We were blessed with Adam Amin, Mark Schlereth, and Shannon Spake for this broadcast.
I would personally describe this crew as “serviceable.” Maybe “steady” is a good word. There aren’t high highs but there aren’t low lows either, and what I mean by that is that you don’t hear anything dumb but you also don’t hear anything amazingly erudite or profound. Schlereth is a 2x Pro Bowler and three-time Super Bowl champion, so you’d think you’d get something a little more deep from him, but he was a lineman, so his thing is analyzing every block ever made:
My biggest gripe with the broadcast was when they cut to commercial during the Sermon non-fumble. It should be illegal to go to commercial break until we know exactly what the fuck is happening on the field. Surely one of these useless politicians can write up some legislation to fix this recurring issue.

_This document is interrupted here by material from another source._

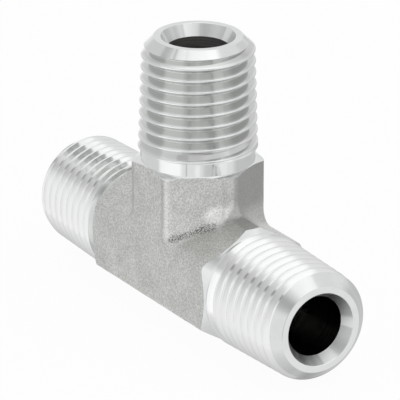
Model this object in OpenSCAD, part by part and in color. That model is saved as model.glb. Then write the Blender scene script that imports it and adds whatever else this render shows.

Amin did say something that bothers me, and it was in the third quarter when Jalen Hurts ran a simple zone read. Amin called it something like an “RPO play,” and it seems like people still don’t understand exactly what an RPO is. Just because the QB pulls the ball and runs does not mean that the other option was to pass. You can have two-option plays that are QB run or tailback run.
It was this play:
The receivers aren’t running routes, which is your first sign that this isn’t an RPO. The second sign is that some of the linemen are downfield blocking. If Hurts pulled that ball to throw it, you’d be able to flag multiple guys for being illegally down the field, since you are not allowed to block beyond the one-yard line on a passing play.
Anyway, that’s today’s RPO lesson. Have a fantastic Monday.